The Hatikva center, reports The Forward (Dec. 22, 2000), is actively engaged in raising funds for the Kahane movement. In a December dinner meeting, "Before dessert, Kahane Memorial Fund chairman Eric Greenberg put on the squeeze for money. Mr. Greenberg, a self-described ba'al teshuva or newly Orthodox Jew who manages a `billion-dollar' hedge fund on Wall Street, asked the audience to give money directly to Kahane"s supporters...and promised to match the first $35,000 in donations,"  


 
Those attending the dinner paid $100 a person. The New York Times (Dec. 19, 2000) reported: "The money will go to the Rabbi Meir Kahane Memorial Fund, which supports...Kahane's Political and religious activities in Israel and a host of other pro-Kahane causes...Literature distributed at the Hatikva Center...openly solicits donations for causes with names that have been altered to sidestep government restrictions." Among those addressing the December dinner was Baruch Marzel, the leader of Kach, who was visiting from Israel.

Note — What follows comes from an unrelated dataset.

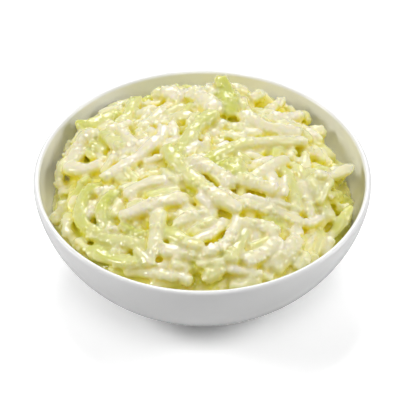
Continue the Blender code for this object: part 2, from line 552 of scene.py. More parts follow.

He declared his policy for the future: "To throw out the Arabs from Israel—not to leave any enemies inside."  


 
In an editorial entitled "Terrorism and Fundraising," The Washington Post (Dec. 22, 2000) discussed the Website of the Kahane movement: "The site...is devoted to the teachings of the late Meir Kahane, the radical Jewish nationalist who advocated expelling Arabs from Israel...Kahane-linked groups...have been designated by the State Department as foreign terrorist organizations for which domestic fund-raising is prohibited. That puts the movement in the company of such groups as Hamas, Palestinian Islamic Jihad and Hezbollah. Its adherents have been responsible for serious acts of violence in Israeli-occupied territories. Yet the Website, run by Kahane followers in Brooklyn, openly invites viewers to make a donation'...Unlike Arabs accused of raising money for foreign terrorist groups, who have been locked up for long periods based on secret evidence and faced deportation proceedings, Mr. Guzofsky (leader of the Kahane movement) seems entirely unafraid of the law...There can't be different standards for Arab and non-Arab terrorist groups. It's hard to imagine that a self-described front group for Hezbollah could set up a fund-raising Website in this country, boast about it in a major newspaper and invite prominent members of its movement to this country. The Justice Department owes an explanation."